Tiriolo and Badolato are known above all for the manufacturing of the "vancale", the typical Calabrian shawl, made of wool or silk, worn by women in ancient times on traditional costumes during the dance of tarantella, or as an ornamental decoration of the houses.
Typical in Tiriolo is also the manufacturing of carpets, linen and broom fibers, bobbin lace making, embroidery, precious ceramics, furnishing objects and artistic sculptures. The artistic production of weaving is also active in other centers such as in Platania and Petrizzi where once hemp fibers were also produced.

In Soveria Mannelli, Lanificio Leo, the oldest textile factory in Calabria founded in 1873, is still active. The factory still retains majestic and evocative tools dating back to the late nineteenth century.

The traditional production of artistic ceramics dating back to the Magna Graecia period is handed down in the ancient center of Squillace.

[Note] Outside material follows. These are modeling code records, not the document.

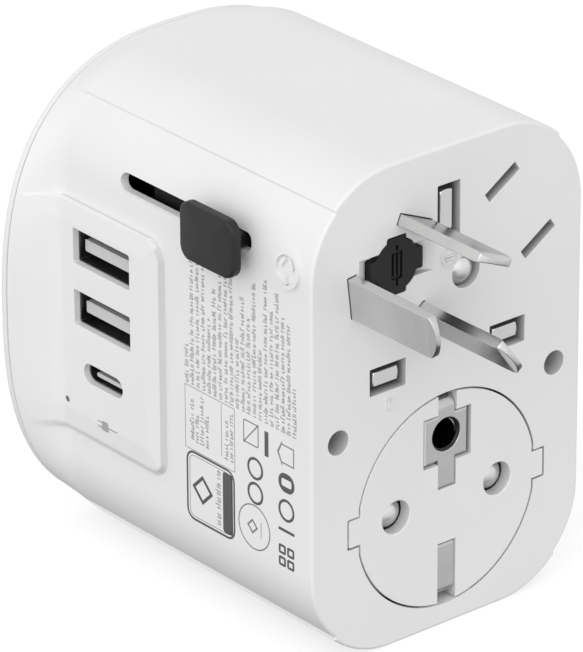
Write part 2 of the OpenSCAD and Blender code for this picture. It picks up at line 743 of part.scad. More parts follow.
// The earth contact: one strip with leaves beside each earth opening
module contact_earth() color("goldenrod") translate([0, 0, socket_z]) {
    floor_y = base_y[0] + base_floor;
    box([-1.9, 1.9], [floor_y, floor_y + strip_t], [-17.9, 27.6]);
    for (side = [-1, 1]) {
        box([side * 3 - 0.25, side * 3 + 0.25], [floor_y, 54], [9, 26.8]);
        box([side * 2.5 - 0.7, side * 2.5 + 0.7], [floor_y, floor_y + strip_t], [9, 26.8]);
        box([side * 1.65 - 0.25, side * 1.65 + 0.25], [floor_y, 54], [-17.6, -10.6]);
    }
    box([-1.5, 1.5], [33.1, floor_y + e], [23.75, 24.25]);
}

// Sliding plate that covers the live and neutral openings
module shutter() color("#303030") depth(shutter_y[0], shutter_y[1]) translate([0, socket_z]) {
    for (side = [-1, 1]) translate([side * 9.9, 0]) square([10.8, 8.2], center = true);
    translate([-5, 1]) square([10, 3.1]);
}

// A helical wire of one spring, swept as an eight-sided tube
module spring() {
    sides = 8;
    per_turn = 12;
    n = spring_turns * per_turn;
    rise = spring_z[1] - spring_z[0] - 2 * spring_wire_r;
    rings = [for (i = [0:n], k = [0:sides - 1])
        let (turn = 360 * i / per_turn, lean = 360 * k / sides, r = spring_r + spring_wire_r * cos(lean))
        [r * cos(turn), r * sin(turn), spring_wire_r + rise * i / n + spring_wire_r * sin(lean)]];
    sides_faces = [for (i = [0:n - 1], k = [0:sides - 1])
        let (a = i * sides + k, b = i * sides + (k + 1) % sides)
        each [[a, a + sides, b + sides], [a, b + sides, b]]];
    start = [for (k = [0:sides - 1]) k];
    end = [for (k = [sides - 1:-1:0]) n * sides + k];
    polyhedron(rings, concat(sides_faces, [start, end]));
}
module shutter_springs() color("silver") for (side = [-1, 1])
    translate([side * spring_x, (shutter_y[0] + shutter_y[1]) / 2, spring_z[0]]) spring();

// Strips on the back of the chassis that link the sliders to the socket
module live_busbar() color("goldenrod") {
    box([8, 18], [plate_y[1], plate_y[1] + 0.8], [socket_z - 2, socket_z + 2]);
    box([14, 17], [plate_y[1], plate_y[1] + 0.8], [socket_z - 12, socket_z - 2 + e]);
}
module neutral_busbar() color("goldenrod") {
    box([-12, -8], [plate_y[1], plate_y[1] + 0.8], [socket_z - 2, socket_z + 10]);
    box([-19, -12 + e], [plate_y[1], plate_y[1] + 0.8], [socket_z + 6, socket_z + 10]);
}
module earth_busbar() color("goldenrod") {
    box([-2, 2], [plate_y[1], plate_y[1] + 0.8], [socket_z - 10, socket_z + 23]);
    box([-2, 2], [plate_y[1], plate_y[1] + 0.8], [socket_z + 23.5, socket_z + 26]);
}

// ---- Charging module ----

module usb_board() color("darkgreen") {
    depth(board_y, board_y + board_t) difference() {
        translate([-13.9, 19.8]) rounded([18.6, 31], 1);
        translate([-9.6, socket_z]) square([3.6, 1.2], center = true);
    }
    for (z = usb_a_z) box([-7.6, -5.2], [board_y - 1.2, board_y + e], [z - 2, z + 2]);
    box([-14, -10], [board_y - 1.2, board_y + e], [usb_c_z - 2, usb_c_z + 2]);
}

// A port shell: a formed tube open on the outside, standing on the board
module port_shell(size, r, z) color("silver") {
    outer = size + 2 * [shell_t, shell_t];
    x0 = pad_x + shell_setback;
    difference() {
        across(x0, x0 + port_depth) translate([port_y, z]) rounded(outer, r + shell_t);
        across(x0 - 1, x0 + port_depth - shell_t) translate([port_y, z]) rounded(size, r);
    }
}
module usb_a_shell(z) port_shell(usb_a_inside, 0.3, z);
module usb_a_shell_upper() usb_a_shell(usb_a_z[0]);
module usb_a_shell_lower() usb_a_shell(usb_a_z[1]);
module usb_c_shell() port_shell(usb_c_inside, usb_c_inside[1] / 2 - 0.1, usb_c_z);

// The tongue that carries a port's contacts
module port_tongue(size, z, tip_x) color("gray")
    across(tip_x, pad_x + shell_setback + port_depth - shell_t) translate([port_y, z]) rounded(size, 0.25);
module usb_a_tongue_upper() port_tongue(usb_a_tongue, usb_a_z[0] - 0.17, pad_x + 1.65);
module usb_a_tongue_lower() port_tongue(usb_a_tongue, usb_a_z[1] - 0.17, pad_x + 1.65);
module usb_c_tongue() port_tongue(usb_c_tongue, usb_c_z - 0.35, pad_x + 1.3);
module light_pipe() color("lightcyan")
    across(pad_x + 0.1, -inner_x + 3) translate(light_pos) circle(light_r - 0.03);

// Board across the bottom of the case that carries the power supply
module power_board() color("darkgreen") {
    z = 0.9 + wall - round_z;
    upright(z, z + board_t) translate([0, 45.5]) rounded([28, 23], 1);
    box([-12, -6], [50, 55], [z + board_t - e, z + board_t + 2]);
}
power_top_z = 0.9 + wall - round_z + board_t;
module transformer_core() color("#404040") difference() {
    box([-4, 12], [36, 48], [power_top_z, power_top_z + 9.6]);
    box([-4 - e, 12 + e], [38, 46], [power_top_z + 1.6, power_top_z + 8]);
}
module transformer_coil() color("gold") box([-2, 10], [38.1, 45.9], [power_top_z + 1.7, power_top_z + 7.9]);
module capacitors() color("midnightblue") for (y = [38.6, 45.2])
    translate([-13, y, power_top_z + 3.2]) rotate([0, 90, 0]) cylinder(r = 3.1, h = 8.4);

in_plug_frame() main_housing();
in_plug_frame() rear_cover();
in_plug_frame() chassis();
in_plug_frame() case_screws();
in_plug_frame() slant_carriage();
in_plug_frame() slant_live_blade();
in_plug_frame() slant_neutral_blade();
in_plug_frame() slant_earth_blade();
in_plug_frame() slant_rail();
in_plug_frame() slant_knob();
in_plug_frame() row_carriage();
in_plug_frame() row_live_pin();
in_plug_frame() row_neutral_pin();
in_plug_frame() row_earth_pin();
in_plug_frame() row_pin_sleeves();
in_plug_frame() row_rail();
in_plug_frame() row_knob();
in_plug_frame() parallel_carriage();
in_plug_frame() parallel_live_blade();
in_plug_frame() parallel_neutral_blade();
in_plug_frame() parallel_ground_pin();
in_plug_frame() parallel_rail();
in_plug_frame() parallel_knob();
in_plug_frame() round_plug_cup();
in_plug_frame() round_earth_socket();
in_plug_frame() round_earth_clip();
in_plug_frame() round_pin_carriage();
in_plug_frame() round_live_pin();
in_plug_frame() round_neutral_pin();
in_plug_frame() round_rail();
in_plug_frame() round_knob();
in_plug_frame() fuse_cap();
in_plug_frame() fuse_tube();
in_plug_frame() fuse_end_caps();
in_plug_frame() fuse_contact();
in_plug_frame() socket_base();
in_plug_frame() contact_live();
in_plug_frame() contact_neutral();
in_plug_frame() contact_earth();
in_plug_frame() shutter();
in_plug_frame() shutter_springs();
in_plug_frame() live_busbar();
in_plug_frame() neutral_busbar();
in_plug_frame() earth_busbar();
in_plug_frame() usb_board();
in_plug_frame() usb_a_shell_upper();
in_plug_frame() usb_a_shell_lower();
in_plug_frame() usb_a_tongue_upper();
in_plug_frame() usb_a_tongue_lower();
in_plug_frame() usb_c_shell();
in_plug_frame() usb_c_tongue();
in_plug_frame() light_pipe();
in_plug_frame() power_board();
in_plug_frame() transformer_core();
in_plug_frame() transformer_coil();
in_plug_frame() capacitors();
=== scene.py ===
"""Universal travel adapter: the looks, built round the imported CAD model.

Pieces are drawn in the plug frame, in millimetres: x to the right and z up from
the centre of the round plug, and y as the depth behind the pin face.
"""

import math
import random

import bmesh
import bpy
import numpy as np
from mathutils import Matrix, Vector


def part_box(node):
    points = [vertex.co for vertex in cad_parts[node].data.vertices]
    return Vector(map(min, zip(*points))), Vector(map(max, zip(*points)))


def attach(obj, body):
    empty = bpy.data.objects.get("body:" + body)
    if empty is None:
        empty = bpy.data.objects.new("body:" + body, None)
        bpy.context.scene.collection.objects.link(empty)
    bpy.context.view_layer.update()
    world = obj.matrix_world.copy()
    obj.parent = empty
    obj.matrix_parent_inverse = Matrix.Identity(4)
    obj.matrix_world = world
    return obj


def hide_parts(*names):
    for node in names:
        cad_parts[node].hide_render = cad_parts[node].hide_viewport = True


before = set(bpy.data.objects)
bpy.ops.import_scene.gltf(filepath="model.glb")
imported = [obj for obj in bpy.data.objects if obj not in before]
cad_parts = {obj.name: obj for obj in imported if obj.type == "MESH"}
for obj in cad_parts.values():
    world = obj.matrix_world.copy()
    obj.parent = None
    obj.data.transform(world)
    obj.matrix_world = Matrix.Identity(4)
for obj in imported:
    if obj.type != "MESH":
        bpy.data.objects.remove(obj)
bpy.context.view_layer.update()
random.seed(7)

# ---- Where the plug frame lies in the part's frame ----

MM = 0.001
case_lo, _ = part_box("main_housing")
cup_lo, cup_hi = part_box("round_plug_cup")
FACE_Y = case_lo.y
ROUND_Z = (cup_lo.z + cup_hi.z) / 2
PLACE = Matrix.Translation((0, FACE_Y, ROUND_Z)) @ Matrix.Scale(MM, 4)


def cad(node):
    """A CAD node's box in the plug frame, in millimetres."""
    lo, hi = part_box(node)
    back = PLACE.inverted()
    return back @ lo, back @ hi


# ---- Sizes, in millimetres ----

HALF_W = 25.4
HALF_H = 37.45
MID_Z = (cad("main_housing")[0].z + cad("main_housing")[1].z) / 2
CORNER = 15.0
REAR_HALF = 32.5  # half width of the flared rim
RIM_POWER = 2.55  # the rim's outline is a superellipse of this power
WALL = 1.8
FACE_T = 2.4
EDGE = 0.5
RECESS = 0.35  # how far the side panels lie below the top and bottom
CREASE = 46.0  # the angle on a corner where its panel ends, in degrees
RECESS_END = (54.0, 60.0)  # depths over which the recess runs out
COVER_Y = 60.2
BACK_Y = 61.7
PAD_X = -26.3
PANEL_X = HALF_W - RECESS
PAD_FOOT = (32.3, -1.8, 35.8)  # front, bottom and top of the port pad's foot
PAD_WALLS = (0.42, 1.7, 0.22)  # widths of its front, bottom and top walls
PAD_WALL_H = 0.97
PAD_BAND = 2.8  # width of the low crown inside the walls
PAD_CORNER = 3.2
PAD_END = (55.5, 60.1)  # depths over which the pad runs out
STRAIGHT = HALF_H - CORNER
FLAT_X = HALF_W - CORNER

# ---- Outlines ----


def turned(points, at=(0, 0), turn=0.0):
    """Points turned by an angle in degrees and moved."""
    c, s = math.cos(math.radians(turn)), math.sin(math.radians(turn))
    p = np.asarray(points, float)
    return np.stack([p[:, 0] * c - p[:, 1] * s + at[0], p[:, 0] * s + p[:, 1] * c + at[1]], 1)


def disc(r, at=(0, 0), n=64):
    """A circle as a function of the offset from its outline."""
    a = np.linspace(0, 2 * math.pi, n, endpoint=False)
    return lambda off=0.0: np.stack([at[0] + (r + off) * np.cos(a), at[1] + (r + off) * np.sin(a)], 1)


def bar(w, h, r=0.2, at=(0, 0), turn=0.0, n=6):
    """A rounded rectangle as a function of the offset from its outline."""

    def outline(off=0.0):
        rr = max(r + off, 0.02)
        a, b = w / 2 + off - rr, h / 2 + off - rr
        q = np.linspace(0, math.pi / 2, n)
        points = []
        for k, (sx, sz) in enumerate([(1, 1), (-1, 1), (-1, -1), (1, -1)]):
            t = q + k * math.pi / 2
            points += [(sx * a + rr * math.cos(v), sz * b + rr * math.sin(v)) for v in t]
        return turned(points, at, turn)

    return outline


def polygon(points):
    """A fixed outline that ignores the offset."""
    p = np.asarray(points, float)
    return lambda off=0.0: p


# ---- Solids ----

OUTSIDE = 1.5  # how far a cutter starts outside the surface


def mesh_object(name, verts, faces):
    """An object with merged points and outward normals."""
    mesh = bpy.data.meshes.new(name)
    mesh.from_pydata([tuple(v) for v in verts], [], faces)
    bm = bmesh.new()
    bm.from_mesh(mesh)
    bmesh.ops.remove_doubles(bm, verts=bm.verts, dist=1e-5)
    bmesh.ops.recalc_face_normals(bm, faces=bm.faces)
    bm.to_mesh(mesh)
    bm.free()
    obj = bpy.data.objects.new(name, mesh)
    bpy.context.scene.collection.objects.link(obj)
    return obj


def loft(name, rings):
    """A closed solid through rings with the same number of points."""
    n, m = len(rings[0]), len(rings)
    verts = np.concatenate(rings)
    faces = [
        (k * n + i, k * n + (i + 1) % n, (k + 1) * n + (i + 1) % n, (k + 1) * n + i)
        for k in range(m - 1)
        for i in range(n)
    ]
    faces += [tuple(range(n)), tuple((m - 1) * n + i for i in range(n))]
    return mesh_object(name, verts, faces)


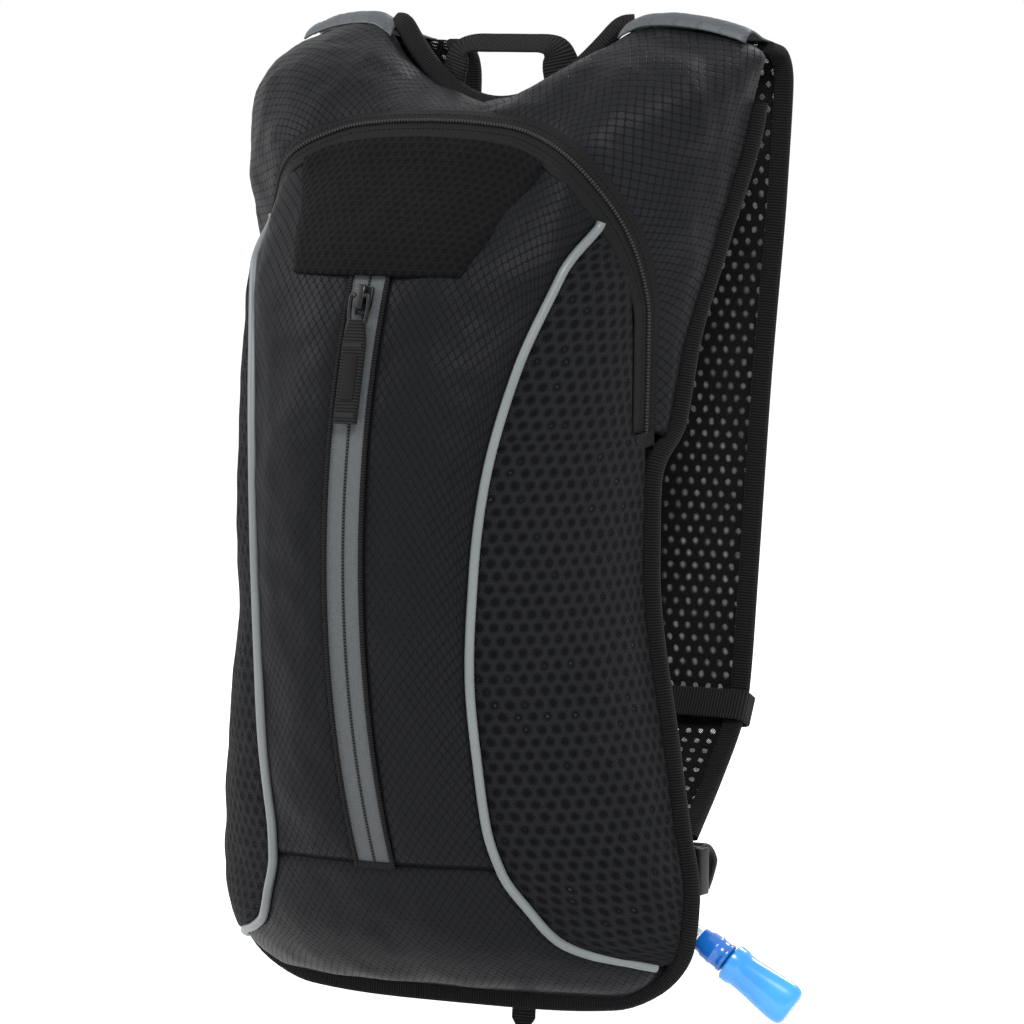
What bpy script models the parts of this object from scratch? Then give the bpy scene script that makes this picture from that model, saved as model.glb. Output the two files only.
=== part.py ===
"""A small hydration backpack that hangs from its haul loop, with its reservoir and drinking hose.

All sizes are in millimetres, in the bag's own frame: X to the bag's left as it is worn, Y towards the
wearer, Z up, with Y 0 at the back seam and Z 0 at the base. The origin empty then puts the middle of the
haul loop at the world's origin, in metres.
"""

import math

import bmesh
import bpy
import numpy as np
from mathutils import Matrix, Vector

MM = 0.001
FIT = 0.4  # gap between pieces that touch
BODY_CORE = (0, -25, 210)  # a point inside the body, which its sheets face away from
UP = Vector((0, 0, 1))

# Body: the front stands off the back seam by depth(z), and the seam is half_width(z) from the middle.
ZIP_ARC_RADIUS = 350.0  # the pocket zip is an arc in the plane X 0
ZIP_ARC_Y = 245.0
ZIP_ARC_Z = 205.0
POCKET_LOW = 69.0
POCKET_HIGH = 334.0
BASE_LOW = 10.0
BASE_FOOT = 4.0  # height where the side seams turn under the base
CROSS_POWER = 2.1  # exponent of the body's level sections
CLOTH = 1.2
HALF_WIDTHS = [(0, 74), (8, 94), (16, 106), (30, 115), (55, 119), (118, 111), (200, 97)]
HALF_WIDTHS += [(262, 97.5), (335, 99)]
LOW_DEPTHS = [(0, 5), (5, 19), (15, 41), (36, 62)]
# How far in front of the side seam the cloth ends.
SEAM_DEPTHS = [(0, 3.8), (245, 3.8), (254, 15.9), (300, 15.9), (335, 18.4)]

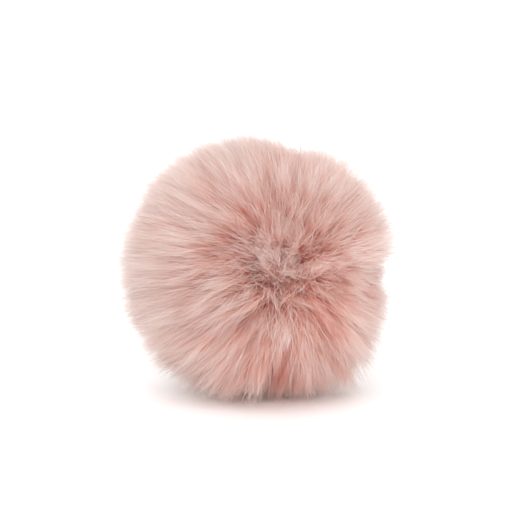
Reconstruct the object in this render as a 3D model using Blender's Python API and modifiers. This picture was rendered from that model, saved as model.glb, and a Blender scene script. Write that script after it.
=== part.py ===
"""A fluffy pompom of fur fabric, resting on its own pile.

Run it with: blender --background --python part.py

It is one solid. A small stuffed ball of backing carries the pile, which is gathered here into
four-sided tufts. Each tuft stands apart from its neighbours and is fused to the backing at its root.
The nap leans away from a crown, which faces the front and a little to the right. The tufts under the
ball are pressed short, and their blunt ends lie level on the floor.

Everything is in metres, with +Z up and -Y the front. The origin is on the floor, under the middle of
the pompom's width and depth.
"""

import math
import random
from collections import namedtuple

import bmesh
import bpy
from mathutils import Quaternion, Vector, noise

# Driving dimensions.
PILE_RADIUS = 0.0495
BACKING_RADIUS = 0.0260
PRESSED_SPOT_RADIUS = 0.0160
CENTRE = Vector((0, 0, math.sqrt(PILE_RADIUS**2 - PRESSED_SPOT_RADIUS**2)))

SEED = 41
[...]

The small town Serrastretta, a green village in the woods of Presila, is famous for its wood production, in particular for its chairs characterized by a very original straw.

Sellia Marina, on the other hand, is known for its blown glass manufacturing.

Among many craftsmen there are also those of wrought iron, who work brass, pewter, tin to make balconies, railings, gates, oil lamps, candelabra and plates. Also worth mentioning are the goldsmiths and silversmiths who shape the foils and use the burin to produce earrings, jewels, necklaces, pendants often referring to ancient styles.

==Transport==
The main transport hub of the province is the central town of Lamezia Terme, located beside the A2 Salerno-Reggio Calabria Motorway. From here, the SS.288 State Route runs to Catanzaro. The town is on the main line leading from Reggio Calabria to Naples, and is a major terminal for goods traffic. Secondary branch lines connect to Catanzaro and Crotone. Near Lamezia Terme is the principal airport of Calabria, the Lamezia Terme International Airport.